- 井上靜

- 7月15日
- 読了時間: 3分
更新日:7月15日
アニメーション映画『この世界の片隅に』が八月に期間限定で再上映されるそうだ。
これは、物語の主人公が今いたら百歳になるからという企画らしい。この映画は話題になっていた。戦時中のことについて遊郭のような所が出てきたり一般的ではない部分があったので、そこに不評もあったが、全体的には好評だった。
そういう一般的でないけれど実際にあったことではなく、ありえない場面も描かれたので、そこは良くないという指摘もあった。

それは主人公が戦艦大和を目撃する場面だ。
ここで一緒にいる軍人が、あれは大和だと言い、乗組員が二千人以上になる大型艦であると説明する。しかし戦艦大和は最高軍事機密だったから、この場面になる広島の呉では、造船所の近くを通る列車の窓にブラインドを降ろさせたほど神経を使っていた。だから一目で戦艦大和であると言うことはありえなかった。

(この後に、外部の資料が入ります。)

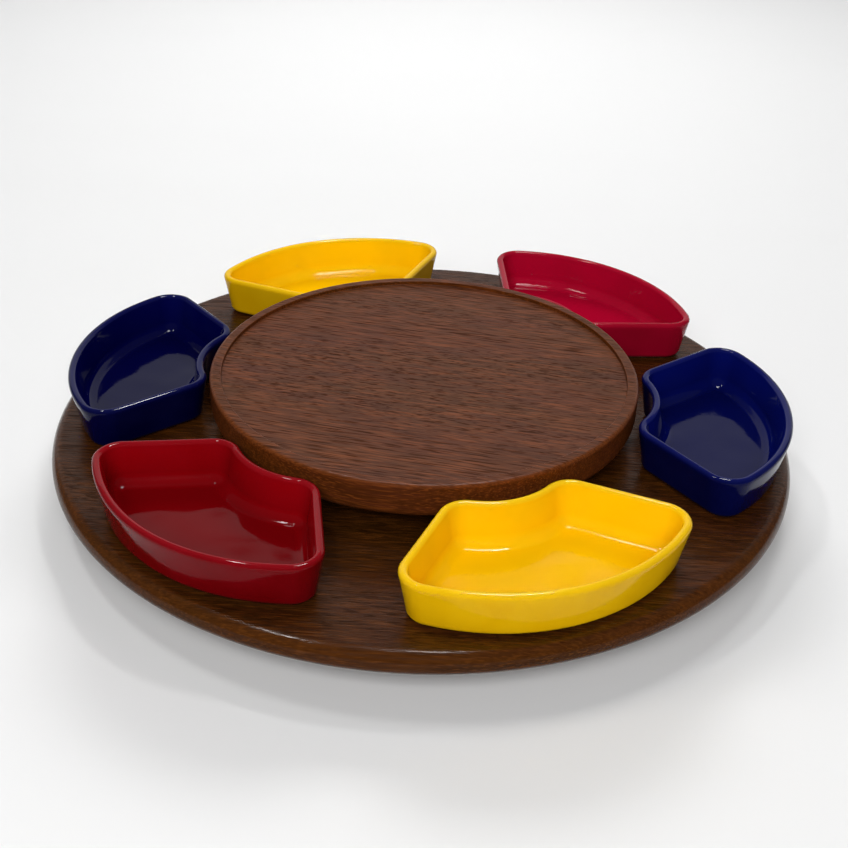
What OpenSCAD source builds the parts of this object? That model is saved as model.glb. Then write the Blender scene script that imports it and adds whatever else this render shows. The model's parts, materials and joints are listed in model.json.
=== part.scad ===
// Turning chip and dip server: a round board on a ball-bearing foot, a raised
// centre board, and six glazed wedge dishes that stand round it and lift off.
// Millimetres. +Z is up, and the origin is on the table under the turning axis.

/* [Base board] */
// Diameter of the big round board
base_d = 460; // [440:5:600]
// Thickness of the base board
base_t = 14.5; // [12:0.5:22]
// Rounding of the base board's edge, above and below
base_edge_r = 7; // [2:0.25:10]

/* [Centre board] */
// Diameter of the raised centre board
centre_d = 266; // [210:2:286]
// Thickness of the centre board
centre_t = 22.5; // [16:0.5:32]
// Width of the lip round the recess
lip_w = 7; // [4:0.5:15]
// Depth of the recess inside the lip
recess_depth = 2.6; // [1:0.2:6]
// Rounding of the centre board's top edge
centre_top_r = 2.5; // [1:0.25:3]
// Rounding of the centre board's bottom edge
centre_bottom_r = 7; // [1:0.25:10]
// Height of the riser, which is the gap under the centre board
riser_h = 12.5; // [8:0.5:20]
// Diameter of the riser
riser_d = 150; // [120:5:180]

/* [Dishes] */
// Height of a dish
dish_h = 29; // [22:0.5:42]
// How far a dish's back bulges out, from its corners to its middle
dish_bulge = 40.5; // [25:0.5:50]
// Distance between the backs of the dishes and the board's edge
dish_edge_margin = 4; // [2:0.5:15]
// Gap between the sharp back corners of neighbouring dishes
dish_side_gap = 31; // [24:1:60]
// Width of a dish's front, between its sharp front corners
dish_front_w = 65; // [56:1:90]
// Depth of the hollow curve in a dish's front
dish_scoop = 13; // [10:0.5:18]
// Gap between the centre board and a dish's sharp front corners
dish_centre_gap = 0; // [0:0.5:12]
// Radius of a dish's corners, seen from above
dish_corner_r = 17; // [15:0.5:20]
// Thickness of a dish's rim, which is rounded over
dish_rim_t = 5; // [3:0.25:6]
// How far the outside of a dish slopes in, from rim to foot
dish_draft = 4; // [0:0.5:6]
// How far the inside of a dish slopes in, from rim to floor
dish_inner_draft = 2.5; // [0:0.5:4]
// Radius between a dish's inside walls and its floor
dish_fillet_r = 8; // [3:0.5:8]
// Thickness of a dish's floor above the hollow in its foot
dish_floor_t = 3.2; // [2.8:0.1:6]

/* [Swivel] */
// Side of the square bearing plates
plate_w = 152; // [140:2:190]
// Thickness of the pressed sheet
sheet_t = 1; // [0.8:0.1:1.4]
// Diameter of the bearing balls
ball_d = 4.8; // [4:0.2:6]
// Number of balls
ball_count = 24; // [12:1:30]
// Diameter of the circle that the balls run on
ball_circle_d = 110; // [100:1:120]
// Outside diameter of the eyelet that holds the plates together
eyelet_d = 42; // [30:1:60]

/* [Foot] */
// Thickness of the foot disc
foot_t = 12; // [12:0.5:20]
// Wood left between the bearing plate's corners and the foot disc's edge
foot_margin = 7.5; // [4:0.5:40]
// Diameter of the rubber feet
pad_d = 20; // [16:1:26]
// Height of the rubber feet
pad_h = 4; // [3.5:0.25:8]
// Diameter of the hole that a screwdriver goes through
access_d = 14; // [9:0.5:16]

/* [Screws] */
// Diameter of a screw's shank
screw_d = 3.5; // [2.5:0.1:4]
// Diameter of a screw's head
screw_head_d = 7; // [5.5:0.1:8]
// Height of a pan head
pan_head_h = 1.9; // [1.4:0.1:2.1]
// How deep the plate and rubber-foot screws bite into the wood
short_bite = 9; // [6:0.5:9.5]
// How deep the riser screws bite into the centre board
long_bite = 11; // [8:0.5:11]

/* [Hidden] */
$fn = 96;

// Clearances: a screw in its hole, a running fit, balls in their race, a
// running gap between flat faces, the room behind the pressed ball groove, the
// room past a screw's point, and a hair under a dish that only stands there.
hole_clear = 0.05;
run_clear = 0.08;
race_clear = 0.1;
face_clear = 0.3;
shell_clear = 0.5;
tip_clear = 0.6;
stand_clear = 0.01;

// Heights above the table, from the bottom up.
swivel_h = ball_d + 2 * (race_clear + sheet_t + shell_clear);
foot_z = pad_h;
swivel_z = foot_z + foot_t;
base_z = swivel_z + swivel_h;
deck_z = base_z + base_t;
centre_z = deck_z + riser_h;

// The pressed plates. Heights here are above the lower plate's underside.
ball_z = swivel_h / 2;
groove_r = ball_d / 2 + race_clear;
groove_shell_r = groove_r + sheet_t;
ridge_drop = 1.4;
ridge_z = ball_z - ridge_drop;
ridge_in = sqrt(groove_r * groove_r - ridge_drop * ridge_drop) + 0.2;
ridge_out = groove_shell_r + 1.6;
ball_circle_r = ball_circle_d / 2;
eyelet_r = eyelet_d / 2;
eyelet_flange = 4;
plate_corner_r = 8;
plate_hole_inset = 10;
plate_hole = plate_w / 2 - plate_hole_inset;
plate_hole_r = screw_d / 2 + 0.3;
plate_screw_ring = plate_hole * sqrt(2);

// The foot disc covers the plate's corners, and its screwdriver hole lies
// outside the square plate, on the circle of the upper plate's screws.
foot_r = (plate_w / 2 - plate_corner_r) * sqrt(2) + plate_corner_r + foot_margin;
foot_edge_r = 3;
access_angle = 22.5;
pad_ring_r = foot_r - pad_d / 2 - foot_edge_r - 3;
pad_count = 4;
pad_bore_r = screw_d / 2 + 0.2;
pad_recess_r = screw_head_d / 2 + 0.6;
pad_seat_h = pad_h - pan_head_h - 0.8;

// The long screws run up inside the riser, in a square.
riser_edge_r = 1.5;
riser_screw_ring = 36;
riser_screw_count = 4;
long_screw_len = base_t + riser_h + long_bite;

// A dish's outline. Its own frame has +X outwards from the turning axis, and
// its origin midway between the sharp back corners.
dish_count = 6;
dish_ring_r = base_d / 2 - dish_edge_margin - dish_bulge;
half_step = 180 / dish_count;
back_half = dish_ring_r * tan(half_step) - dish_side_gap / 2 / cos(half_step);
front_half = dish_front_w / 2;
front_reach = centre_d / 2 + dish_centre_gap;
dish_len = dish_ring_r - sqrt(front_reach * front_reach - front_half * front_half);
back_r = (back_half * back_half + dish_bulge * dish_bulge) / (2 * dish_bulge);
back_centre = [dish_bulge - back_r, 0];
scoop_r = (front_half * front_half + dish_scoop * dish_scoop) / (2 * dish_scoop);
scoop_centre = [dish_scoop - dish_len - scoop_r, 0];

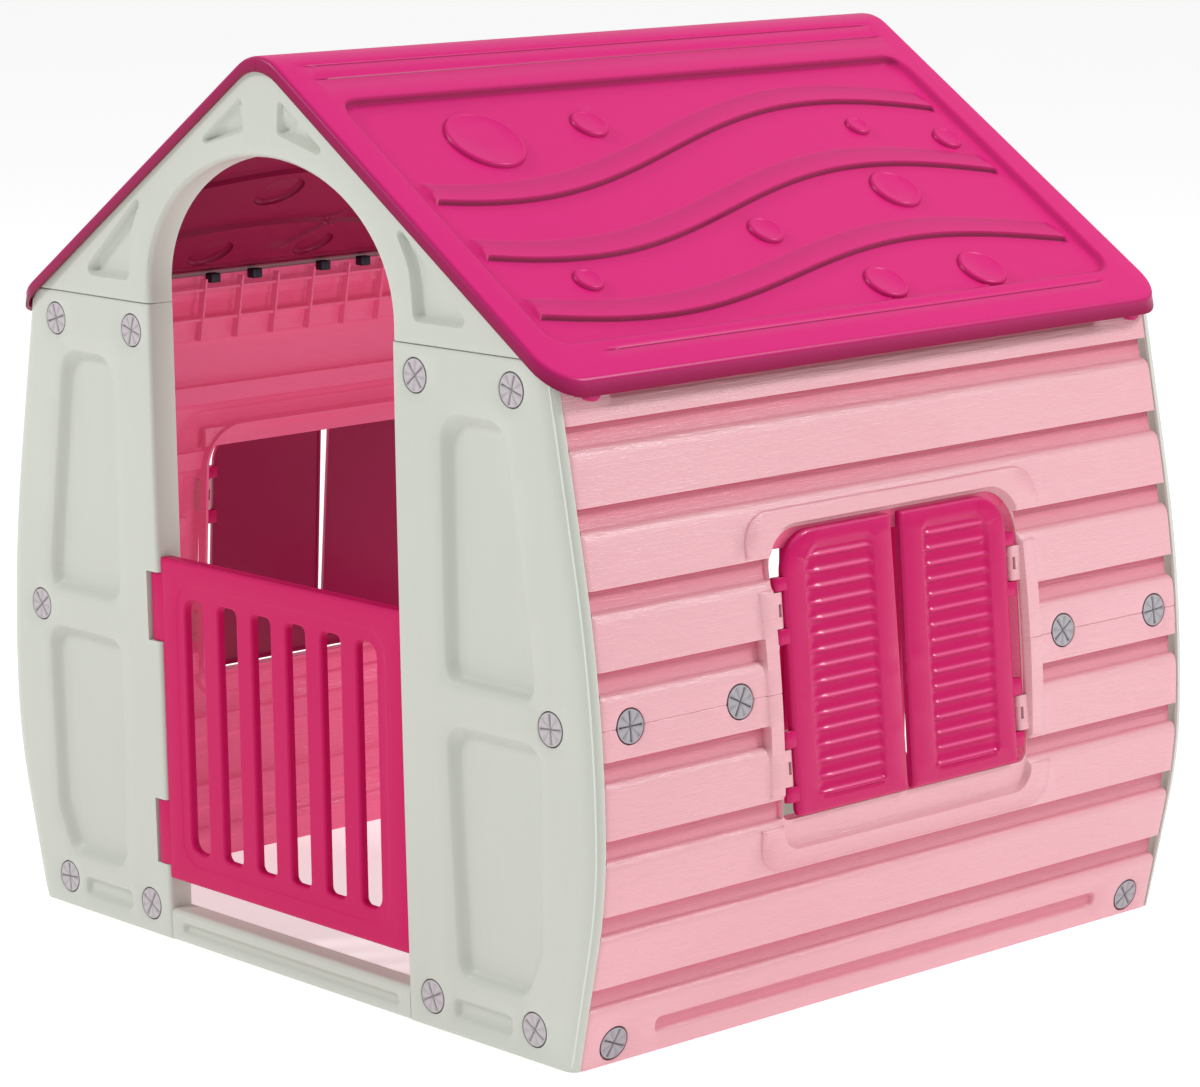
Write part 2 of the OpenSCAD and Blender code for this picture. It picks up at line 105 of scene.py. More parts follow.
# ---- outlines
def rounded(points, radii, n=6):
    pts = [np.array(p, float) for p in points]
    radii = [radii] * len(pts) if np.isscalar(radii) else radii
    out = []
    for i, r in enumerate(radii):
        a, b, c = pts[i - 1], pts[i], pts[(i + 1) % len(pts)]
        u, v = (a - b) / np.linalg.norm(a - b), (c - b) / np.linalg.norm(c - b)
        h = math.acos(float(np.clip(u @ v, -1, 1))) / 2
        if r <= 0 or abs(h - math.pi / 2) < 1e-3:
            out.append(b)
            continue
        mid = b + (u + v) / np.linalg.norm(u + v) * r / math.sin(h)
        p, q = b + u * r / math.tan(h) - mid, b + v * r / math.tan(h) - mid
        s = math.atan2(p[1], p[0])
        e = (math.atan2(q[1], q[0]) - s + 3 * math.pi) % (2 * math.pi) - math.pi
        out += [mid + r * np.array([math.cos(s + e * k / n), math.sin(s + e * k / n)]) for k in range(n + 1)]
    return np.array(out)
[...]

このあり得ない場面は『宇宙戦艦ヤマト』にも出てきた。過去の回想場面で、見た庶民が、あれは戦艦大和だと言う。
どちらも、あり得ない場面に変わりはない。
だが『宇宙戦艦ヤマト』より『この世界の片隅に』の方が、より問題である。なぜなら、主人公の女性が趣味で風景画を書いていたら、それをスパイと疑われる挿話があるからだ。その女性の身内は、あまりの馬鹿馬鹿しさに笑い出してしまうが、官憲は真面目だった。
こういう話も出てくる戦争の悲劇を扱った物語だから、それなのに詰めが甘いと言われてしまう。
滑稽なことは戦時中の映画でも既に起きていた。
あの当時、海軍は映画会社に、戦意高揚のためプロバガンダ映画の製作を命じながら、軍艦は軍事機密だから撮影を一切させなかったし、あの円谷英二が特撮のセットで描こうとしても外見の写真でさえ軍事機密だからと見せなかった。
それで、外国の軍艦の写真を元に想像でデザインしたミニチュアセットを作り撮影したら、これを見た軍人が実際と違うと言って怒った、という滑稽なことになった。
このように、軍事機密というのは滑稽なことを生む。
最近また「スパイ防止法」の制定を言う政治家たちがいる。
あれは八十年代に統一協会が金集めの口実で運動していたものだった。だから、これが明らかになると白けて立ち消えとなったのだ。
あの時の中曾根康弘首相は、統一協会と密接だから当然ながら歩調を合わせていた。それで「日本はスパイ天国」だから取り締まりが必要だと言っていた。その証拠に亡命KGB将校が証言したという話を、CIAの息がかかっていると言われた『文芸春秋』の発行する各雑誌が載せていたけれど、その内容は自分を大物スパイに見せかけるため虚勢を張っていて滑稽だと言われたものだった。
また、スパイ天国なら、日本で最も大手を振って活動しているのはCIAだろう。それは除外するという法律を作ることは無理だ。対米隷属の度が過ぎると批判されていた中曾根首相にとって、CIAを取り締まり日本を対米隷属から対米独立に転換するなんて、想像を絶することだった。
このように、どこまでも滑稽なことになるのである。